**STATED EXERCISE:** Please output the data below exactly as given, starting at its first line and stopping after the line that contains "ore_tone = coloured_glints(tree, dust, ore_tone)".

** start INFORMATION SUPPLIED **

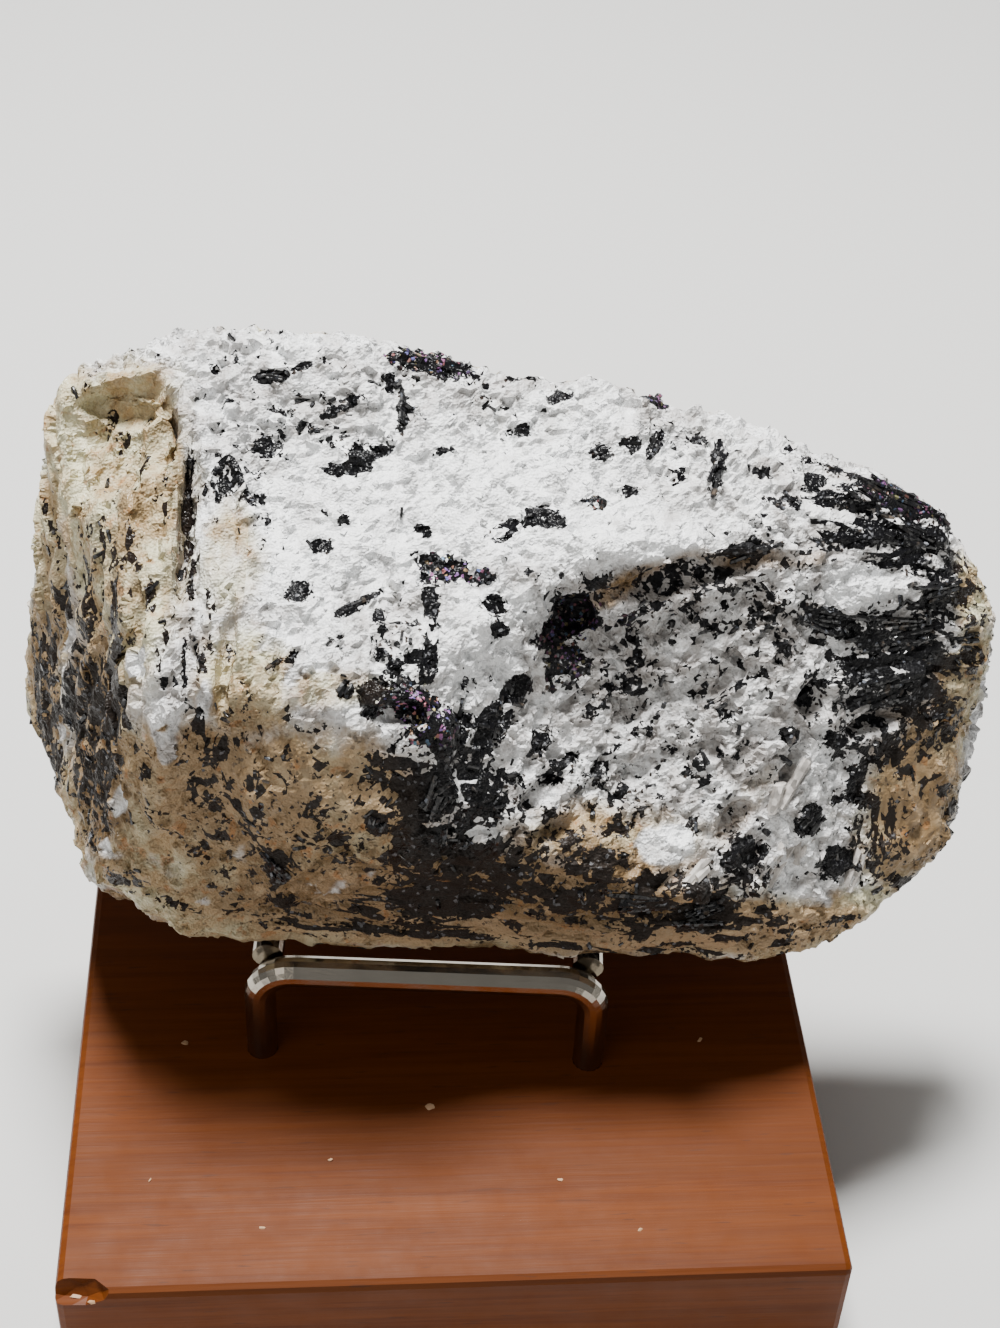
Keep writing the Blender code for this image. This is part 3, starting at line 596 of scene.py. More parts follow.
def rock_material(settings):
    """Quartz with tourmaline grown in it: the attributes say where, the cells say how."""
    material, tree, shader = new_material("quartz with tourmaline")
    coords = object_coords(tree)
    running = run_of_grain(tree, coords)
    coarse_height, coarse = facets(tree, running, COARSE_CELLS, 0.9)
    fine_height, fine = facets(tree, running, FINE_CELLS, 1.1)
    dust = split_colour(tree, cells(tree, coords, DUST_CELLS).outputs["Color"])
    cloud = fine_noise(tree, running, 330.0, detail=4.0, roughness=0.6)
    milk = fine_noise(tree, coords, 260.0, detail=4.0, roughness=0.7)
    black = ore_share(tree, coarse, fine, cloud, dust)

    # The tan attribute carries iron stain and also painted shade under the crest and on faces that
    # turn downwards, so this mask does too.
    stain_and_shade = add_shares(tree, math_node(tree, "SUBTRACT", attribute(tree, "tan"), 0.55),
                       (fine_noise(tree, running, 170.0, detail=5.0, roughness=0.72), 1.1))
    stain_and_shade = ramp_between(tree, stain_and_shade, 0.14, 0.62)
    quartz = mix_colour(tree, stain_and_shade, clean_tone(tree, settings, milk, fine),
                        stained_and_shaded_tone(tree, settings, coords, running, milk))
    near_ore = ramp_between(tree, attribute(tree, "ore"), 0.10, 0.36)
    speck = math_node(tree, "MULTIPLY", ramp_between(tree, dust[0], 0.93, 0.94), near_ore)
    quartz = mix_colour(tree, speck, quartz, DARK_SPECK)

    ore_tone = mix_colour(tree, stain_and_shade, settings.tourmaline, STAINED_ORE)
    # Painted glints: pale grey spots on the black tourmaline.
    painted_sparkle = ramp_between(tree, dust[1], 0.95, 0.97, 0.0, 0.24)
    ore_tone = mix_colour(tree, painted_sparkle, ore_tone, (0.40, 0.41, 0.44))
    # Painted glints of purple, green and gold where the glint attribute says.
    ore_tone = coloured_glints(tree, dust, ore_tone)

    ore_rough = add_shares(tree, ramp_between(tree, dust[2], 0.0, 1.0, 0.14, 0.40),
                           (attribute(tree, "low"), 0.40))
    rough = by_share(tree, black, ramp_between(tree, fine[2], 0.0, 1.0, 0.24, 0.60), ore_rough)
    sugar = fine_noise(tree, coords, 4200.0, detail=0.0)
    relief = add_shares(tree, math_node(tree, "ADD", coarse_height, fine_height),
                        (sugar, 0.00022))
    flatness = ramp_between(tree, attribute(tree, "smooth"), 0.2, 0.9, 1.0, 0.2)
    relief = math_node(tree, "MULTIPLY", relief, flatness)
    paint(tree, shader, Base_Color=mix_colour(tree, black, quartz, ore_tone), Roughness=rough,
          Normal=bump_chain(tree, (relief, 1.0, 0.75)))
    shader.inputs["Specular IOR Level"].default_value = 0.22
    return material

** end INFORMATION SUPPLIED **

**REPLY TO THE TASK:**
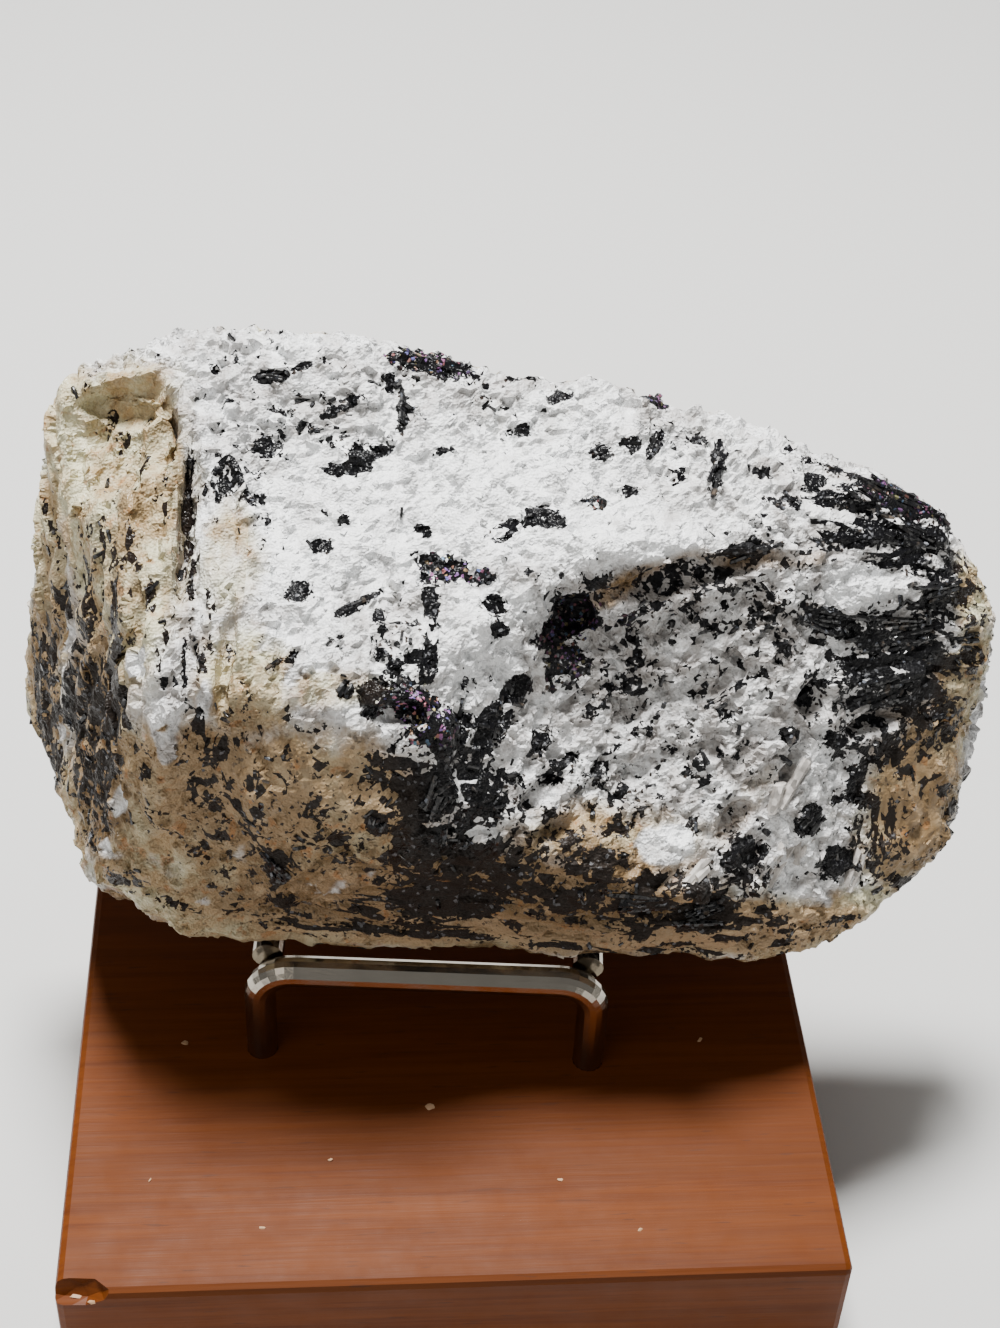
Keep writing the Blender code for this image. This is part 3, starting at line 596 of scene.py. More parts follow.
def rock_material(settings):
    """Quartz with tourmaline grown in it: the attributes say where, the cells say how."""
    material, tree, shader = new_material("quartz with tourmaline")
    coords = object_coords(tree)
    running = run_of_grain(tree, coords)
    coarse_height, coarse = facets(tree, running, COARSE_CELLS, 0.9)
    fine_height, fine = facets(tree, running, FINE_CELLS, 1.1)
    dust = split_colour(tree, cells(tree, coords, DUST_CELLS).outputs["Color"])
    cloud = fine_noise(tree, running, 330.0, detail=4.0, roughness=0.6)
    milk = fine_noise(tree, coords, 260.0, detail=4.0, roughness=0.7)
    black = ore_share(tree, coarse, fine, cloud, dust)

    # The tan attribute carries iron stain and also painted shade under the crest and on faces that
    # turn downwards, so this mask does too.
    stain_and_shade = add_shares(tree, math_node(tree, "SUBTRACT", attribute(tree, "tan"), 0.55),
                       (fine_noise(tree, running, 170.0, detail=5.0, roughness=0.72), 1.1))
    stain_and_shade = ramp_between(tree, stain_and_shade, 0.14, 0.62)
    quartz = mix_colour(tree, stain_and_shade, clean_tone(tree, settings, milk, fine),
                        stained_and_shaded_tone(tree, settings, coords, running, milk))
    near_ore = ramp_between(tree, attribute(tree, "ore"), 0.10, 0.36)
    speck = math_node(tree, "MULTIPLY", ramp_between(tree, dust[0], 0.93, 0.94), near_ore)
    quartz = mix_colour(tree, speck, quartz, DARK_SPECK)

    ore_tone = mix_colour(tree, stain_and_shade, settings.tourmaline, STAINED_ORE)
    # Painted glints: pale grey spots on the black tourmaline.
    painted_sparkle = ramp_between(tree, dust[1], 0.95, 0.97, 0.0, 0.24)
    ore_tone = mix_colour(tree, painted_sparkle, ore_tone, (0.40, 0.41, 0.44))
    # Painted glints of purple, green and gold where the glint attribute says.
    ore_tone = coloured_glints(tree, dust, ore_tone)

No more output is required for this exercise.